É possível que tudo se explique a partir de um episódio comum aos dois, ocorrido quando estudavam piano clássico em instituições que não queriam ver as mãos dos seus alunos conspurcadas por música que não obedecesse ao mais rigoroso cânone da música erudita. “Aconteceu-nos aos dois”, conta Filipe Raposo ao PÚBLICO, “em sessões de estudo particular, muitas vezes ocupadas por momentos de improvisação, abrirem a porta da sala onde estávamos para nos dizerem que não podíamos tocar aquela música ali. Era um regime conservador que rotulava as músicas diferentes daquelas que eram ensinadas na escola. Acho que isto também terá marcado a nossa evolução como pianistas.”

“Criou em nós uma reacção”, acrescenta Filipe Melo, que na altura gastava as suas tardes num exercício com standards de jazz que consistia em “agarrar num tema e tocá-lo nos 12 tons, e depois agarrar em 12 temas e tocá-los num só tom, para aprender harmonia” – Raposo tentava seguir as pisadas da improvisação sem rede de um dos seus heróis, Keith Jarrett. Essa tal reacção levá-los-ia a evitarem fechar a música em gavetas, empurrando-os ainda mais na direcção de outras músicas. Embora ambos tenham álbuns gravados de acordo com um figurino jazzístico, Filipe Raposo toca neste momento em duo com Sérgio Godinho e tem trabalhado com autores da música popular portuguesa como Amélia Muge ou José Mário Branco, enquanto Filipe Melo toca com o projecto Deixem o Pimba em Paz e assinou arranjos de cordas para Legendary Tiger Man ou Deolinda.

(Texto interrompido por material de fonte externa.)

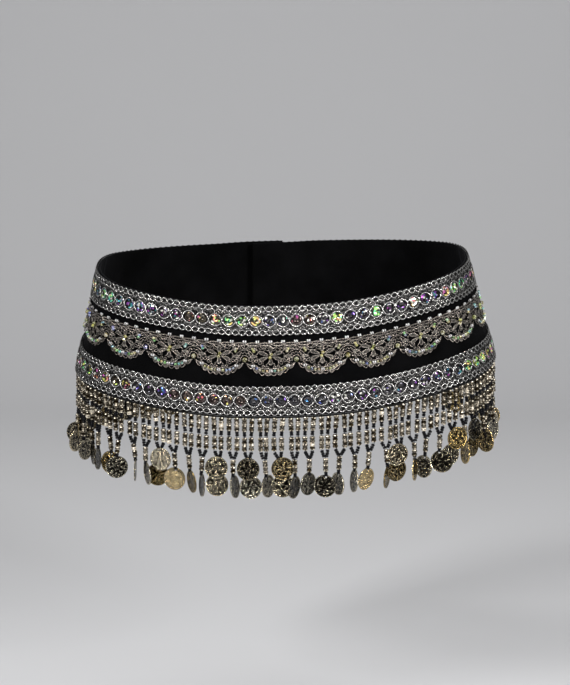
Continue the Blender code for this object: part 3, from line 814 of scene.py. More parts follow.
def velvet_panel(form, name, first, last, material, columns):
    """A panel: the band's face with soft puckers along the trims, swept round as a closed outline.

    The puckers are sums of a few slow sines of the place along, strongest between the trims. The
    two ends of a panel turn in a little, as a seam does.
    """
    band = form.band
    downs, outs = rounded_section(0.0, band.height, band.wall)
    turns = np.linspace(first, last, columns)
    place = form.place_at(np.clip(turns, form.lap.flap_edge, form.lap.under_line), band.height / 2.0)
    slow = sum(weight * np.sin(place * rate + start) for rate, start, weight in PUCKERS)
    depth = np.sin(math.pi * downs / band.height) ** 2
    pucker = -PUCKER_DEPTH * (PUCKER_LEVEL + slow)[:, None] * depth[None, :]
    from_end = np.minimum(place - place[0], place[-1] - place)
    seam = -SEAM_DIP * np.exp(-from_end / SEAM_REACH)
    points = form.points(turns[:, None], downs[None, :], outs[None, :] + pucker + seam[:, None])
    return Shape().add(points).build(name, material, "velvet")


class HIPBELT_OT_velvet_band(bpy.types.Operator):
    """Three velvet panels: the band's face carried round the hips as a rounded wall"""

    bl_idname = "hipbelt.velvet_band"
    bl_label = "Velvet Band"

    def execute(self, context):
        settings = context.scene.hip_belt
        form = BandForm(settings)
        band, lap = settings.band, settings.lap
        material = velvet_material(settings.finishes)
        row = band.height / 2.0
        # node, first angle, last angle, columns
        panels = (
            ("front_panel", -band.seam + HALF_SEAM_GAP, band.seam - HALF_SEAM_GAP, 200),
            ("back_panel_right", lap.flap_edge, -band.seam - HALF_SEAM_GAP, 90),
            ("back_panel_left", band.seam + HALF_SEAM_GAP, lap.under_end, 110),
        )
        for (node, first, last, columns), name in zip(panels, VELVET_PIECES):
            panel = velvet_panel(form, name, first, last, material, columns)
            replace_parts(panel, node)
            ends = form.place_at(np.clip([first, last], lap.flap_edge, lap.under_line), row)
        return {"FINISHED"}


# ---- Braids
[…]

Não se tendo deixado aprisionar pela clássica, tal não significa que os dois Filipes dela fujam. Daí que esta primeira experiência a dois – “um desejo de média/longa data” que finalmente se concretiza – inclua uma peça do chamado “pai dos músicos”, Johann Sebastian Bach. É a ponta de um novelo que se desfiará passando por autorias dos dois ou por Moondog, e que chegará também até Que força é essa, de Sérgio Godinho. “Quando estávamos a discutir este tema”, justifica Raposo, “quisemos incluí-lo porque estamos também a prestar homenagem a todos os sobreviventes desta travessia do deserto que foi o período de crise.” É, portanto, uma escolha que pretende vincar a missão de “abanar consciências” que a música transporta, mesmo quando a letra fica ausente do palco e terá de ser cada espectador a recuperar as palavras.

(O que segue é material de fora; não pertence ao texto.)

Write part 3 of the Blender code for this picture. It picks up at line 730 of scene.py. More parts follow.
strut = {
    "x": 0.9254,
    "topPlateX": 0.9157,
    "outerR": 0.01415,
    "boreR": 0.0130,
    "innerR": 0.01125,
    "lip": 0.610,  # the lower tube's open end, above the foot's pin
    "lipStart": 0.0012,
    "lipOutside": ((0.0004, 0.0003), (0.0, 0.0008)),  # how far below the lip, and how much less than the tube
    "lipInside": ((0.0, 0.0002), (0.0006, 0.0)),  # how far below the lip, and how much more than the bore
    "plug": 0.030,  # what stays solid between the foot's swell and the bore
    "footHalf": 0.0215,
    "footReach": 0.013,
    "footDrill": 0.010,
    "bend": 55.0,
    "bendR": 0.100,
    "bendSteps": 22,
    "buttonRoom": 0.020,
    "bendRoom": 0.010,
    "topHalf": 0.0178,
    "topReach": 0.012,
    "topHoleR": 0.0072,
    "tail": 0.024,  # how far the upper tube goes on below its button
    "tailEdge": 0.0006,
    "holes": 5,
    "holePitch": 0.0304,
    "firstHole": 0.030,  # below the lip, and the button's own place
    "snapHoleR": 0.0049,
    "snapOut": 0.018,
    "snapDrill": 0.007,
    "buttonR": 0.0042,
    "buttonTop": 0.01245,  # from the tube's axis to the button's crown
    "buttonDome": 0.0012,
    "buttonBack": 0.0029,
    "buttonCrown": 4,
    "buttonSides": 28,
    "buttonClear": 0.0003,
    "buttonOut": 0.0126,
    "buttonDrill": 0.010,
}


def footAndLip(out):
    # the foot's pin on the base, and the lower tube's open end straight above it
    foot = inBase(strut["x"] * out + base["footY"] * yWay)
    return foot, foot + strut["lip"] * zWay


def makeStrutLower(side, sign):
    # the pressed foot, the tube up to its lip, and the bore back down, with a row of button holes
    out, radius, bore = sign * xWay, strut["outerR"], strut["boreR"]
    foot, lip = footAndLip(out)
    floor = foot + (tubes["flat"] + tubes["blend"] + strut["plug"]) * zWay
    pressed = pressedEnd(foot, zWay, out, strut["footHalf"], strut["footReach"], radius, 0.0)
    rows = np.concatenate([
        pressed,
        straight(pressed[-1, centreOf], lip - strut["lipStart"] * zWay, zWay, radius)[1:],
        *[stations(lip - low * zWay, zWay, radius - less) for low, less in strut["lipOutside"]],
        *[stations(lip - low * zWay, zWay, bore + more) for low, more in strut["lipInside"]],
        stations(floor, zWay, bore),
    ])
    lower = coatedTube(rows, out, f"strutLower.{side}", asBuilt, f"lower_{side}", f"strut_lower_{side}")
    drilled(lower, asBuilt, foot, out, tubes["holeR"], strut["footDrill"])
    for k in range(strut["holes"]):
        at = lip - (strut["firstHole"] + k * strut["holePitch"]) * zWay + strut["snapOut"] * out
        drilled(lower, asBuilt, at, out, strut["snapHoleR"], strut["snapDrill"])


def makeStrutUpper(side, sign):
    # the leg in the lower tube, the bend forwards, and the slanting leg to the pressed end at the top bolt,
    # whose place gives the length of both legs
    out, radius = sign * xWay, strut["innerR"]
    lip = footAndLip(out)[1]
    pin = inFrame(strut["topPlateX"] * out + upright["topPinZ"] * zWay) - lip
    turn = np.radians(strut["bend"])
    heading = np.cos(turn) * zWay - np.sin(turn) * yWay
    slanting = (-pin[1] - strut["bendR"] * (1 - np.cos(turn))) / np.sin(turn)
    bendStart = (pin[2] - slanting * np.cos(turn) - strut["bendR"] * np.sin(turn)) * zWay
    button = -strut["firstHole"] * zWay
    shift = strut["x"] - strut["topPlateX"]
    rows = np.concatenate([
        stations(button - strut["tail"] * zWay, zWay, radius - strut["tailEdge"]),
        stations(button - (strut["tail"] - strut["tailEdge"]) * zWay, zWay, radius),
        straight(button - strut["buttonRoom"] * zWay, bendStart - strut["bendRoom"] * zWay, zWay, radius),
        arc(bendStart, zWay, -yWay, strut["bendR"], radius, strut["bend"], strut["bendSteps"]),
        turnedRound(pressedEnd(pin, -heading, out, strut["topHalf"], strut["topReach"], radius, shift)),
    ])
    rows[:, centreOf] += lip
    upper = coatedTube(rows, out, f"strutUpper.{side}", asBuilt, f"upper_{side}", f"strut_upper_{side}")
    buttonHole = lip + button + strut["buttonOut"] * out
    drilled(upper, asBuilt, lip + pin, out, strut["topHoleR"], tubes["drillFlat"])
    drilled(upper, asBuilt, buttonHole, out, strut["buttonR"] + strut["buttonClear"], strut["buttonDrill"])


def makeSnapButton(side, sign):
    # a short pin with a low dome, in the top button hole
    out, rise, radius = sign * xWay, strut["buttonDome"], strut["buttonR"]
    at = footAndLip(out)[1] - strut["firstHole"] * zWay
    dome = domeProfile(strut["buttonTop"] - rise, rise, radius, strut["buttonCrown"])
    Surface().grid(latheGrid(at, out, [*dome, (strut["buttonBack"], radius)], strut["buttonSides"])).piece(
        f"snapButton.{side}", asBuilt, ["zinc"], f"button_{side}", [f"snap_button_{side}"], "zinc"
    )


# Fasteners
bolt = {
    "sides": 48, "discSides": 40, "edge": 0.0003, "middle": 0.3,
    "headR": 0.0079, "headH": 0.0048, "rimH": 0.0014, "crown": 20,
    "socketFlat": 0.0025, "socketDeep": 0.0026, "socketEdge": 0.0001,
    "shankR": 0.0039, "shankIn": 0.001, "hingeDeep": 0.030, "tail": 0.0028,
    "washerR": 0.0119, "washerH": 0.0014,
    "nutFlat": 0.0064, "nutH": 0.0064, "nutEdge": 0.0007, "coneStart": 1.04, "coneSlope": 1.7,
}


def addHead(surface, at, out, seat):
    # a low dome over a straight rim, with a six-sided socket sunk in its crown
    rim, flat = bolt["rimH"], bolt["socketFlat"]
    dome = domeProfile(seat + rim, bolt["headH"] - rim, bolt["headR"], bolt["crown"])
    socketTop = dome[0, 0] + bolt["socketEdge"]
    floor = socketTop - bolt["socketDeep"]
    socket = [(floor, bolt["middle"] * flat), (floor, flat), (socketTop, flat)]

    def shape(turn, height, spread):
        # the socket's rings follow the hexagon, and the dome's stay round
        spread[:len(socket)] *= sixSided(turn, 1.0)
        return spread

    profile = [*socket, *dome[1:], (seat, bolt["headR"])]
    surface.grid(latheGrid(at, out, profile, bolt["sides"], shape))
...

A 16 de Junho, o São Luiz receberá igualmente os pianos de Pedro Burmester e Mário Laginha – que, acrescidos de Bernardo Sassetti, deram corpo ao projecto 3 Pianos. São nomes que Raposo e Melo têm na mais elevada consideração – e a que juntam ainda João Paulo Esteves da Silva –, lembrando Filipe Melo do concerto de Burmester e Laginha no CCB, em 1993, que deu origem ao álbum Duetos. “Foi muito marcante, na altura, ver a combinação e as diferenças estilísticas”, diz. São, na verdade, também as diferenças que os dois pretendem levar para palco, talvez até mais do que a confirmação de um universo comum. “Nunca estou completamente confortável porque isto é entrar no universo musical do Filipe [Raposo] e tentar não soar igual a ele, não ir atrás como um papagaio, mas tentar ver como é que me insiro ali e vice-versa.”

Embora a estreia absoluta só esta quinta-feira aconteça, a vontade em que possa começar aqui algo de fôlego está na cabeça de ambos. Melo queixa-se de projectos que desaparecem depois do primeiro concerto e diz-se mais interessado em relações – amorosas, amizades, musicais – nas quais possa investir. Para não seguir a corrente em que relações significativas são substituídas por scrolls de redes sociais.